- Available data -
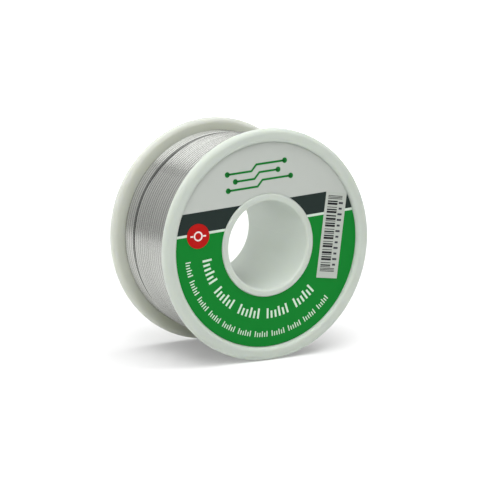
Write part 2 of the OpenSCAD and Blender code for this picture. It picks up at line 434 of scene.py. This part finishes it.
# Free end: the last turn leaves the winding straight, for a few millimetres. Its cut
# shows the amber flux that runs inside the wire.

FLUX_COLOUR = (0.45, 0.26, 0.07)
FLUX_ROUGHNESS = 0.2

dress("wire_end", solder_material)
amber_flux, _ = cloudy_material(
    "amber_flux", FLUX_COLOUR, FLUX_ROUGHNESS,
    cloud_scale=2000, grain_scale=9000, grain_depth=0.002 * MM, shade=0.85,
)
dress("flux_core", amber_flux)


# Ring label: printed paper glued on the front web. Its print is silver grey at the top,
# then a dark band, a pale line and green, all turned a little.


def srgb(red, green, blue):
    """A colour named by its three screen values, as a shader takes it."""
    return tuple(((c / 255 + 0.055) / 1.055) ** 2.4 for c in (red, green, blue))


LABEL_TURN = math.radians(4)
BAND_TOP = 10.4 * MM
BAND_FOOT = 5.6 * MM
LINE_FOOT = 5.0 * MM
LABEL_EDGES = (BAND_TOP, BAND_FOOT, LINE_FOOT)
LABEL_SIDES = 192
LABEL_HOLE_R = 12.275 * MM
# The inks from the top down
LABEL_INKS = (
    ("silver_print", srgb(188, 193, 187)),
    ("dark_print", srgb(33, 45, 42)),
    ("pale_print", srgb(205, 219, 206)),
    ("green_print", srgb(0, 124, 40)),
)
PRINT_ROUGHNESS = 0.42
PRINT_SPECULAR = 0.12
FACING_FRONT = (math.pi / 2, 0, 0)

# The code sticker's lean and its width in millimetres. Above it the print stays grey,
# right across the band.
CODE_LEAN = math.radians(7.4)
CODE_W = 5.7

label_low, label_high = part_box("ring_label")
label_up = Vector((-math.sin(LABEL_TURN), 0, math.cos(LABEL_TURN)))
code_low, code_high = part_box("code_sticker")
code_middle = (code_low + code_high) / 2
code_across = Vector((math.cos(CODE_LEAN), 0, -math.sin(CODE_LEAN)))
code_reach = CODE_W * MM / 2


def print_material(name, colour):
    """Ink on coated paper: even, a little glossy."""
    made, shader = cloudy_material(
        name, colour, PRINT_ROUGHNESS,
        cloud_scale=90, grain_scale=1800, grain_depth=0.006 * MM, shade=0.97,
    )
    shader.inputs["Specular IOR Level"].default_value = PRINT_SPECULAR
    return made


def edit_all(piece):
    """Opens the piece in edit mode with all of it selected, and nothing else."""
    bpy.ops.object.select_all(action="DESELECT")
    bpy.context.view_layer.objects.active = piece
    piece.select_set(True)
    bpy.ops.object.mode_set(mode="EDIT")
    bpy.ops.mesh.select_all(action="SELECT")


def cut(place, square_to):
    """Cuts the open mesh along the plane through a place, square to a direction."""
    bpy.ops.mesh.select_all(action="SELECT")
    bpy.ops.mesh.bisect(plane_co=place, plane_no=square_to)


def over_code(point):
    """Whether a point on the label is in the strip above the code sticker."""
    off = point - code_middle
    return off.z > 0 and abs(off.dot(code_across)) < code_reach


def thicken(piece, thickness, offset):
    """Gives a flat piece its thickness: offset 1 builds it up on its face, -1 down."""
    sheet = piece.modifiers.new("sheet", "SOLIDIFY")
    sheet.thickness = thickness
    sheet.offset = offset
    bpy.ops.object.modifier_apply(modifier=sheet.name)


def make_label():
    """The label as a ring, cut where one ink meets the next."""
    bpy.ops.object.select_all(action="DESELECT")
    bpy.ops.mesh.primitive_circle_add(
        vertices=LABEL_SIDES, radius=label_high.x, fill_type="NGON",
        location=(0, label_low.y, 0), rotation=FACING_FRONT,
    )
    label = bpy.context.object
    label.name = "printed_ring_label"
    bpy.ops.object.transform_apply(location=True, rotation=True, scale=True)
    edit_all(label)
    bpy.ops.mesh.inset(thickness=label_high.x - LABEL_HOLE_R)
    bpy.ops.mesh.delete(type="FACE")
    for edge in LABEL_EDGES:
        cut(edge * label_up, label_up)
    for way in (-1, 1):
        cut(code_middle + way * code_reach * code_across, code_across)
    bpy.ops.object.mode_set(mode="OBJECT")
    for name, colour in LABEL_INKS:
        label.data.materials.append(print_material(name, colour))
    for face in label.data.polygons:
        height = face.center.dot(label_up)
        if not over_code(face.center):
            face.material_index = sum(height < edge for edge in LABEL_EDGES)
    thicken(label, label_high.y - label_low.y, -1)
    return label


label = make_label()
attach(label, ROOT)
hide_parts("ring_label")


# Print on the label's green: two arcs of pale strokes. A group of tall and short ones is
# drawn once and repeated round the arc.

INK_T = 0.015 * MM
STROKE_COLOUR = srgb(206, 226, 208)
# Which strokes of a group are tall
STROKE_PATTERN = (True, False, False, True, False, True)
# Lengths in millimetres and angles in degrees
LARGE_STROKES = {
    "foot_r": 17.5, "tall": 2.4, "short": 1.75, "width": 0.5,
    "first": 188, "spacing": 3.7, "groups": 5, "group_step": 27.3,
}
SMALL_STROKES = {
    "foot_r": 21.9, "tall": 1.35, "short": 1.0, "width": 0.26,
    "first": 186.5, "spacing": 1.72, "groups": 11, "group_step": 12.4,
}


def start_print(name):
    """An empty flat piece, opened in edit mode. It is drawn in X and Z, facing -Y."""
    bpy.ops.object.select_all(action="DESELECT")
    bpy.ops.object.add(type="MESH", enter_editmode=True)
    bpy.context.object.name = name


def draw_bar(x, z, width, height):
    """A flat bar with its middle at (x, z). Print is drawn in millimetres."""
    middle = (x * MM, 0, z * MM)
    bpy.ops.mesh.primitive_plane_add(size=MM, location=middle, rotation=FACING_FRONT)
    bpy.ops.transform.resize(value=(width, 1, height), center_override=middle)


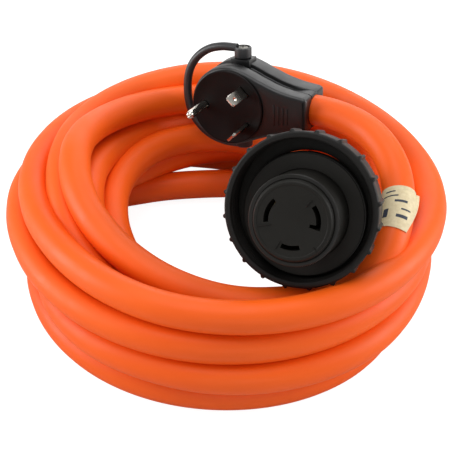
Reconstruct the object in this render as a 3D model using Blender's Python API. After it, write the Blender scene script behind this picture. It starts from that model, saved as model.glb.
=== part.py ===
"""Shore power cord, 30 A: travel-trailer plug, coiled cord and locking-ring connector.

Metres, +Z up, floor at z = 0, the coil centred on the origin, seen from -Y.
The plug and the connector are each built in their own local frame and placed once:
  plug       x toward the cord, y toward the upper handle screw, z out of the face
  connector  z out of the face, y upward, origin on the middle of the flange's front
"""
import math

import bmesh
import bpy
from mathutils import Matrix, Vector

MM = 0.001
GAP = 0.3                       # clearance between neighbouring pieces, mm

# ---- where the two ends sit -------------------------------------------------
PLUG_AT = (-1.8, 39.5, 77.4)    # middle of the plug's face
PLUG_FACE = (-0.424, -0.878, 0.223)
PLUG_CORD = (0.905, -0.405, 0.127)
CONN_AT = (36.4, -65.2, 86.9)   # middle of the connector's flange
CONN_FACE = (-0.295, -0.820, 0.491)

# ---- cord -------------------------------------------------------------------
CORD_R = 8.5                    # 10/3 STW jacket, 17 mm across
COIL_PROFILE = [                # radius, height of the coil's outline
    (80, 0), (80, 26), (88, 40), (96, 51), (104, 59), (110, 62),
    (116, 62), (122, 58), (126, 50), (126, 6), (122, 0),
]

# ---- plug -------------------------------------------------------------------
HEAD_R = 22.5
NECK_END = 46.5
NECK_HALF = 10.0
PLUG_FRONT, PLUG_REAR = -1.2, -28.7
RAIL_FRONT, RAIL_REAR = -10.8, -17.1    # the side channel lies between these
BLADE_X, BLADE_Y, PIN_X = 10.1, 10.3, -14.0
CRIMP_X, CRIMP_Y, CRIMP_Z = 11.4, 7.7, -13.5    # mouth of the upper blade's crimp barrel
PIVOT_X, PIVOT_Z = 1.0, -20.0
LOOP = [                        # centreline of half the pull handle, x and y
    (-2.5, 28.6), (-12, 28.4), (-19, 26.8), (-25, 23.2),
    (-29.8, 18.2), (-32.8, 12.6), (-34.2, 6.5), (-34.6, 0),
]
LOOP_R = 2.25

# ---- connector --------------------------------------------------------------
BARREL_R, FLANGE_R, GRIP_R = 22.4, 31.0, 23.6
BARREL_TOP, FACE_TOP = 22.0, 24.5
CONN_REAR = -60.0
SLOT_R = 12.9
SLOTS = [                       # name, from and to angle, degrees
    ("hot", 128, 181), ("neutral", -117, -76), ("ground", -20, 33),
]
RING_OFF = (-0.1, 2.9)           # the loose ring hangs off centre by this much
RING_FRONT, RING_LIP, RING_REAR = 8.0, -7.2, -10.0
RING_RIBS = 20


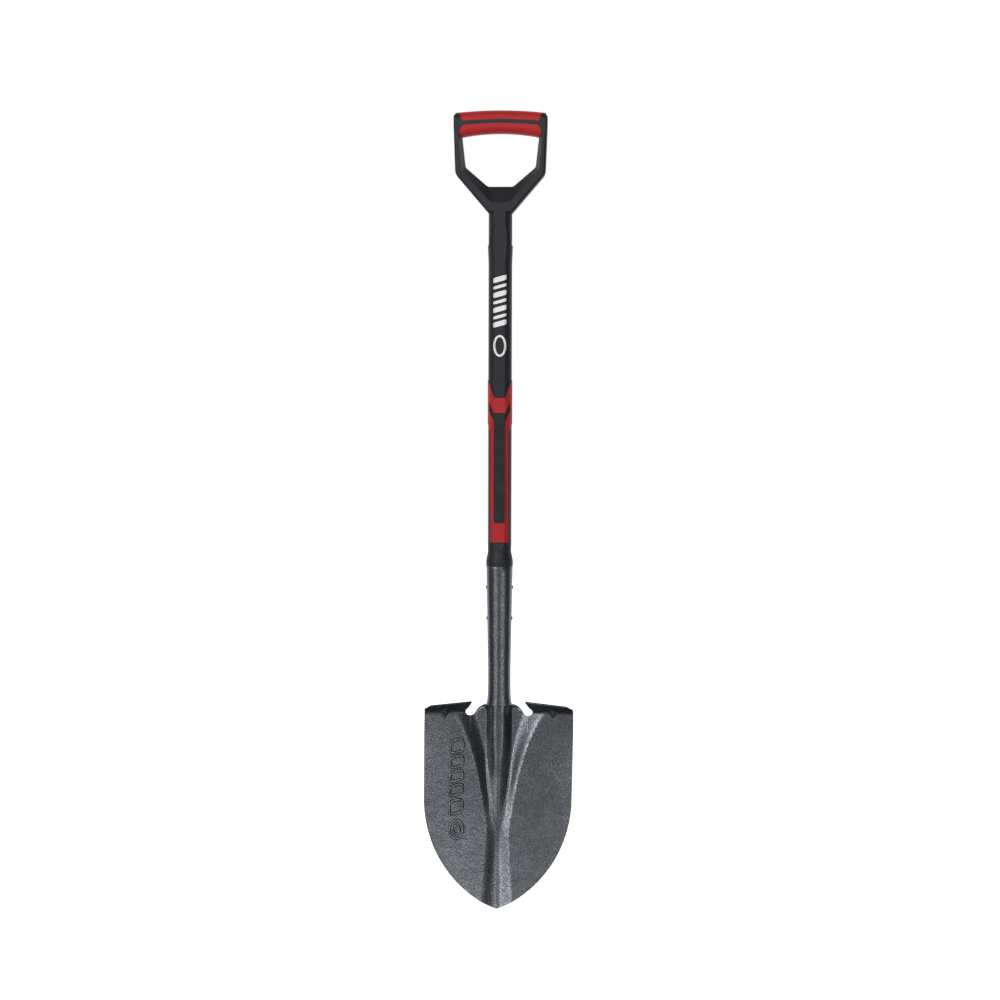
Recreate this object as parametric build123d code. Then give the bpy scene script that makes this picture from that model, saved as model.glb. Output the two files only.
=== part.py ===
from build123d import *
import os
from math import asin, cos, hypot, pi, radians, sin

# A D-handle round point shovel. Millimetres. +X is to the right, the dished front of the blade faces -Y,
# and +Z runs up the handle's axis. Inside this file heights are measured up from the blade's tip; the
# last step moves everything down so that the origin is the point the tool hangs from, the middle of the
# crossbar's underside.

# Blade
SHEET = 2.0                 # thickness of the pressed sheet
SHEET_MARGIN = 6.0          # how far the sheet runs past its outline before it is cut
BLADE_HALF_WIDTH = 111.0
POINT_HALF_WIDTH = 109.4    # where the sides have drawn in to at the point's top
TAPER_HEIGHT = 250.0        # the sides draw in from here down
POINT_HEIGHT = 158.0        # where the arcs of the point meet the parallel sides
STEP_INNER_X = 50.6         # inner end of a step, along its fold
FOLD_INNER_HEIGHT = 282.0
FOLD_OUTER_HEIGHT = 279.0
STEP_RISE = 36.0            # degrees a step rises towards the front
STEP_DEPTH_INNER = 26.2
STEP_DEPTH_OUTER = 19.6
STEP_OVERHANG = 10.0        # how far the step's free corner reaches over the notch
STEP_CHAMFER = 10.0
NOTCH_X = 43.2
NOTCH_HEIGHT = 281.0
NOTCH_RADIUS = 7.3
GUSSET_HALF_WIDTH = 8.0
GUSSET_DROP = 12.5          # down the blade
GUSSET_REACH = 9.0          # out along the step
BLADE_TOP_DEPTH = -5.0      # front of the blade beside the socket, in front of the handle's axis
BLADE_TOP_HEIGHT = 287.6
LEAN = 0.18                 # forward lean at the top of the blade
LEAN_GROWTH = 3.5e-4        # extra lean per millimetre squared down the blade
DISH_TOP = 5.0              # how far the side edges stand forward, at the steps and lower down
DISH_LOW = 9.0
KEEL_DEPTH = 5.2            # of the vee between the rib's end and the tip

# Socket, rolled from the blade's sheet
SOCKET_WALL = 1.9
SOCKET_MOUTH_HEIGHT = 498.1
SOCKET_MOUTH_RADIUS = 19.7
SOCKET_WAIST_HEIGHT = 342.1
SOCKET_WAIST_RADIUS = 16.9
SOCKET_FRONT_HEIGHT = 286.6  # lower end of the socket's wall, in front and behind
SOCKET_BACK_HEIGHT = 323.8
SOCKET_ROOT_RADIUS = 17.45
SEAM_WIDTH = 1.2

# Rivets
RIVET_HEIGHTS = {"rivet_upper": 466.4, "rivet_lower": 420.2}
RIVET_RADIUS = 2.4
RIVET_HEAD_RADIUS = 3.7
RIVET_HEAD_HEIGHT = 2.1
RIVET_SEAT_DEPTH = 0.4
RIVET_CLEARANCE = 0.05

# Handle
CORE_RADIUS = 13.0
CORE_BORE = 9.0
CORE_BOTTOM = 328.0
CORE_TOP = 1013.0
PLUG_GAP = 0.05
LOWER_PLUG_TOP = 507.0
UPPER_PLUG_BOTTOM = 954.0
JACKET_RADIUS = 17.35
JACKET_FLAT = 15.6          # from the axis to the flats, front and back
JACKET_BOTTOM = 348.0
SOCKET_GAP = 0.1            # between the socket's bore and the jacket in it
RIM_RADIUS = 18.45           # rim at the jacket's top
RIM_HEIGHT = 972.0
RIM_FADE_HEIGHT = 944.4
TONGUE_TOP = 1001.6
TONGUE_HALF_WIDTH = 8.2
JOINT_GAP = 0.4             # between the jacket and the D-grip's neck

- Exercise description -
Copy out the listing above, line by line and exactly, from its first line to the line holding "FLUX_ROUGHNESS = 0.2", inclusive.

- Answer to the exercise -
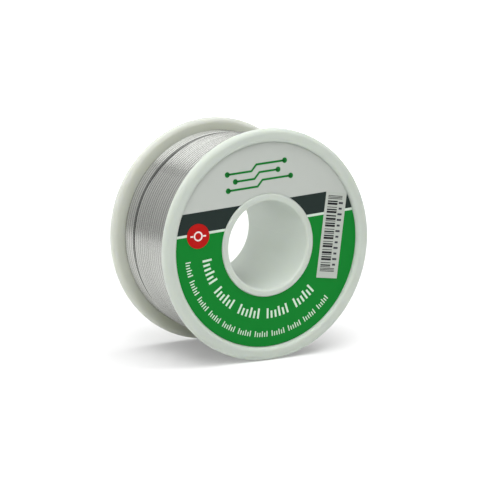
Write part 2 of the OpenSCAD and Blender code for this picture. It picks up at line 434 of scene.py. This part finishes it.
# Free end: the last turn leaves the winding straight, for a few millimetres. Its cut
# shows the amber flux that runs inside the wire.

FLUX_COLOUR = (0.45, 0.26, 0.07)
FLUX_ROUGHNESS = 0.2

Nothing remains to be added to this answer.